Promessas e iniciativas do governo


Mas a crise afetou empresas brasileiras também de uma forma surpreendente. Algumas grandes indústrias, como a Aracruz e a Sadia, acusaram perdas por causa da alta do dólar. As duas têm tamanho suficiente para assimilar esse impacto e o principal efeito de seus comunicados, portanto, foi uma queda de cotação nas bolsas. Jornais deram algum destaque ao assunto.
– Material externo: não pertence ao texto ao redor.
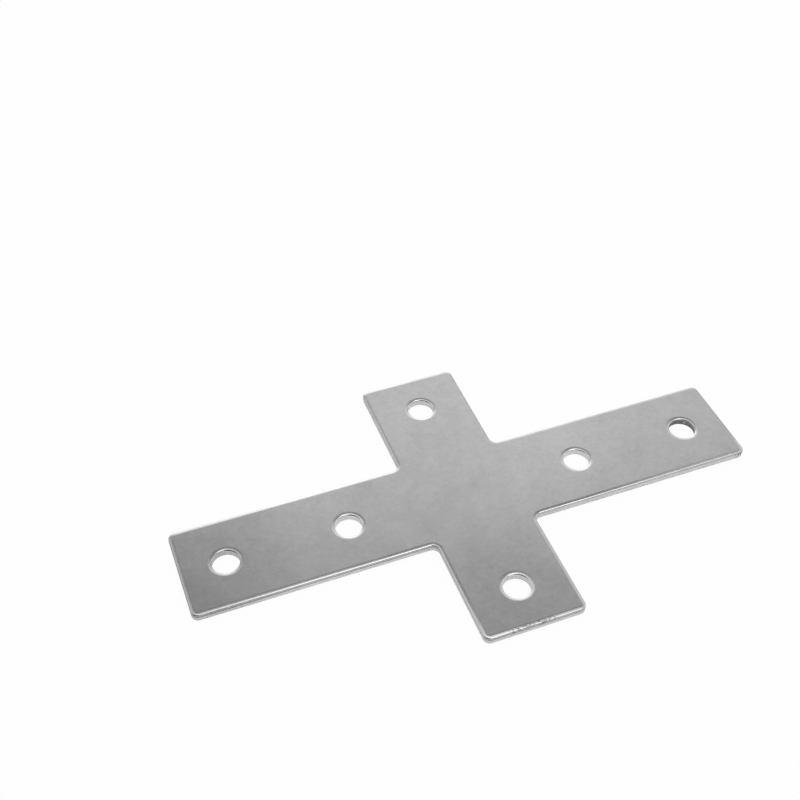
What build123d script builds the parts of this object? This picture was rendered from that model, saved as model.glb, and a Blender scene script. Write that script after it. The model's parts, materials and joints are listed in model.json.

No sábado (4/10), o noticiário sobre a Aracruz mereceu chamada na primeira página da Folha de S.Paulo. O Globo deu manchete sobre essas e outras perdas de várias empresas. O Estadão dedicou bom espaço interno à Aracruz. Mas nenhuma boa reportagem, pelo menos até sábado, explorou o lado mais interessante do assunto. O erro foi cometido, nessas e talvez noutras empresas, por administradores financeiros experientes, bem preparados e provavelmente inteligentes. Como pode ter ocorrido?


Até o sábado, a maior parte dos jornais também se limitou a citar declarações do ministro da Fazenda Guido Mantega sobre ‘uso criativo’ de reservas cambiais para reforçar o crédito. Que ‘uso criativo’? Segundo matéria do Estadão, as ‘idéias em estudo’ tinham apoio ‘dos ministérios da Fazenda e do Desenvolvimento, Indústria e Comércio Exterior’, mas ‘ainda’ não agradavam ao Banco Central. No ano passado, seria oportuno lembrar, Mantega propôs o uso de reservas para a formação de um fundo soberano e a sugestão foi liquidada pelo presidente do BC, Henrique Meirelles. De fato, seria necessário mudar a lei para se dar essa destinação a reservas, mas o assunto morreu antes disso.


Quanto ao uso de reservas para compensar a redução do crédito internacional, já foi admitido por Meirelles. Mantega pretenderia algo mais?


De modo geral, os jornais cobriram bem a movimentação nas bolsas nacionais e estrangeiras e a trajetória difícil do pacote de ajuda aos bancos proposto pelo Executivo americano e aprovado, afinal, no dia 3 (sexta-feira). No Brasil, poderiam ter dado mais atenção ao setor empresarial e coberto de modo menos passivo as declarações, promessas e iniciativas do governo federal, cobrando informações mais precisas e submetendo as propostas a uma discussão maior.